The day was a repetition of the two before —seas racing endlessly, winds of 40 knots and much more in gusts, tides far above normal, splattering rain squalls alternating with lightening of the overcast to give a momentary illusion of better weather. By four in the afternoon, the last Phoenix at the western end of the front wall had half crumbled away. The 414 banged worse than ever against her pierhead, threatening to smash in her sides or dislodge the pier. Overwhelmed by discouragement and defeat by the elements, the men stared gloomily into the storm, fingering the inflation valves of their life belts, wondering if they would end up swimming for the beach.
By mid-evening, the LCH was battering the pier so heavily that she was ordered to sea. Several Task Force staff officers boarded the pierhead to spend the night there.
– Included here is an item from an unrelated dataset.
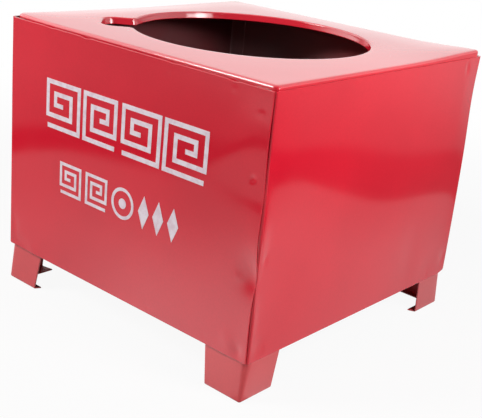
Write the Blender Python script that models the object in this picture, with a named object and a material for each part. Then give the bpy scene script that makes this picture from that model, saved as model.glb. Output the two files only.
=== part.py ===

The rest remained aboard the LCH.
Morning at last brought a break in the weather. It was bright and sunny. Although the seas were still running high, the wind had dropped. Men spread out soaked clothing to dry, checked over lines, overhauled guns. Others just sat around soaking up the warm sunshine while a cracked tenor from the Deep South plucked at a guitar and sang “Pistol-packin’ Mama.” The storm was over, but too late. Mulberry A was dead.
Only the line of sunken ships, battered but still in line, could still be used. They remained as a shelter for small craft: whatever could be salvaged from the remainder was sent off to Mulberry B. For this harbor, 10 miles along the coast to the eastward, had largely survived the storm. Its more sheltered position, under the lee of Cap de la Heve, was partly responsible for its good fortune; so was an offshore reef which took much of the brunt of the storm. In the days ahead Mulberry B proved invaluable in supplying the eastern end of the beachhead. In fact, for a few weeks, it enjoyed the distinction of being the busiest port in all Europe.